Form BD is the uniform application for broker-dealer registration. A firm uses it to register as a broker-dealer with the SEC, self-regulatory organizations such as FINRA, and state securities regulators where required.
The form collects core information about the firm, its control persons, business activities, affiliations, branch offices, disciplinary history, and regulatory status. It is part of the gatekeeping system for firms that buy and sell securities for customers or for their own account as broker-dealers.
Key Takeaways
- Form BD is used for broker-dealer registration.
- The filing supports SEC, SRO, and state regulator review.

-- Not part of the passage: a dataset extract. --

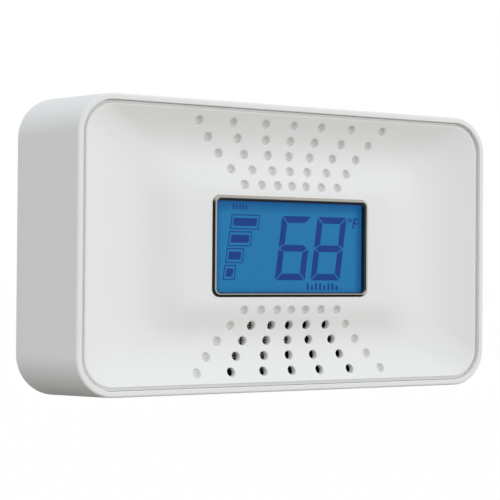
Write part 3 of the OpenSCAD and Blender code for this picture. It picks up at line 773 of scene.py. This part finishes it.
# Bead-coated polyester, a milky satin; clear acrylic with a field of moulded dots; bright white foil.
dress(dotted_sheet("bead_coated_diffuser", "#D9E6F2", "#E6EEF6", 0.4 * mm, 0.7), "diffuser")
dress(
    dotted_sheet("dotted_light_guide", "#7FB6E8", "#CFE6FA", 1.0 * mm, 0.15, 0.6, 0.15), "light_guide"
)
dress(dotted_sheet("white_reflector_foil", "#F4F4F2", "#ECECEA", 0.7 * mm, 0.35), "reflector")
dress(dotted_sheet("blue_lamp_lens", "#8FC6FF", "#D8ECFF", 0.8 * mm, 0.2, 1.0, 0.8), "backlight_lamps")

# Glass-filled nylon, off-white and slightly matt, for the parts that hold others in place.
holder_nylon = moulded_plastic("moulded_nylon_holder", "#E6E2D6", "#DED9CC", 0.55, grain=0.25 * mm)
eased("display_frame", "display_carrier", 0.15 * mm, holder_nylon, "alarm", "white_plastic")

# Silicone strip with fine carbon layers: pink rubber crossed by black lines, drawn wider than they are.
strip_rubber, tree, place = new_material("striped_contact_rubber")
layers = add_node(
    tree,
    "ShaderNodeTexWave",
    {"bands_direction": "X", "Scale": 1 / (1.2 * mm) / 3.2, "Distortion": 0.2},
    {"Vector": place},
)
stripe = span(tree, layers.outputs["Fac"], (0.45, 0.55))
tint = blend(tree, "#D9909A", "#1A1A1A", stripe)
finish_surface(tree, {"Roughness": 0.65, "IOR": 1.41}, {"Base Color": tint})
dress(strip_rubber, "contact_strips")

# ---------- Gas side: dust screen, horn and sensor ----------
# Behind the open holes lies a woven nylon screen. The horn is a moulded cup with a brass piezo disc in
# it, and the electrochemical sensor is a steel can under a plastic cap. Both stand on the board.


def node_group(name, *sizes):
    """A Geometry Nodes tree with a geometry input and named size inputs, and its group input node."""
    tree = bpy.data.node_groups.new(name, "GeometryNodeTree")
    tree.interface.new_socket("Geometry", in_out="INPUT", socket_type="NodeSocketGeometry")
    tree.interface.new_socket("Geometry", in_out="OUTPUT", socket_type="NodeSocketGeometry")
    for size in sizes:
        tree.interface.new_socket(size, in_out="INPUT", socket_type="NodeSocketFloat")
    return tree, add_node(tree, "NodeGroupInput")


def end_group(tree, geometry, material):
    """Ends a tree with Realize Instances and Set Material."""
    real = add_node(tree, "GeometryNodeRealizeInstances", links={0: geometry})
    painted = add_node(
        tree, "GeometryNodeSetMaterial", {"Material": material}, {"Geometry": real.outputs[0]}
    )
    add_node(tree, "NodeGroupOutput", links={0: painted.outputs[0]})


def scaled(tree, way, size):
    """A direction made as long as a size."""
    settings = {"operation": "SCALE", 0: way}
    return add_node(tree, "ShaderNodeVectorMath", settings, {"Scale": size}).outputs[0]


def tube(tree, curve, radius, sides):
    """A round tube along a curve, closed at its ends."""
    ring = add_node(tree, "GeometryNodeCurvePrimitiveCircle", {"Resolution": sides}, {"Radius": radius})
    links = {"Curve": curve, "Profile Curve": ring.outputs[0]}
    return add_node(tree, "GeometryNodeCurveToMesh", {"Fill Caps": True}, links).outputs[0]


def together(tree, *shapes):
    """Several geometries joined as one."""
    whole = add_node(tree, "GeometryNodeJoinGeometry")
    for shape in shapes:
        tree.links.new(shape, whole.inputs[0])
    return whole.outputs[0]


def grow(name, tree, sizes, points=((0, 0, 0),), edges=(), degrees=35):
    """Runs a tree on points and edges with its named sizes, and returns the result as a plain mesh."""
    mesh = bpy.data.meshes.new(name)
    mesh.from_pydata([Vector(p) for p in points], edges, [])
    piece = bpy.data.objects.new(name, mesh)
    scene.collection.objects.link(piece)
    modifier = piece.modifiers.new(name, "NODES")
    modifier.node_group = tree
    for socket in tree.interface.items_tree:
        if socket.in_out == "INPUT" and socket.name in sizes:
            modifier[socket.identifier] = sizes[socket.name]
    return soften(make_plain(piece), degrees)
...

- It includes business, ownership, control, branch, and disciplinary information.
- Registration does not mean regulators endorse the firm or guarantee customer outcomes.
How Form BD Works
A broker-dealer applicant files Form BD electronically through the Central Registration Depository system. The filing is reviewed alongside other registration requirements, including membership with appropriate self-regulatory organizations and applicable state registrations.
After registration, broker-dealers must keep information current. Changes to business lines, ownership, control persons, or other reportable items may require amendments. If a broker-dealer withdraws, it generally uses Form BDW rather than simply disappearing from the registration system.
What Form BD Covers
Area | What the filing helps show |
|---|---|
Firm identity | Legal name, addresses, and contact information |
Business activities | Types of securities business the firm conducts |
Control relationships | Owners, affiliates, and control persons |
Regulatory history | Disciplinary events or reportable proceedings |
Jurisdictions | Where the firm seeks or maintains registration |
How Investors Can Use the Information
Investors do not usually read Form BD the way they might read a disclosure brochure from an investment adviser. Instead, the information feeds registration systems and public records that help investors verify whether a brokerage firm is registered and whether it has reportable disclosures.
Form BD is especially useful as background for understanding a broker-dealer's regulatory footprint. It does not, by itself, explain whether a specific account, product, recommendation, or fee arrangement is appropriate.
The practical use is verification. A customer can pair broker-dealer registration records with BrokerCheck, account agreements, fee schedules, and written disclosures to understand who they are dealing with and what business the firm is authorized to conduct before opening or moving an account.
The Bottom Line
Form BD is the core broker-dealer registration application. It helps regulators and public databases identify who a broker-dealer is, what business it conducts, where it is registered, and whether it has disclosures that customers should review.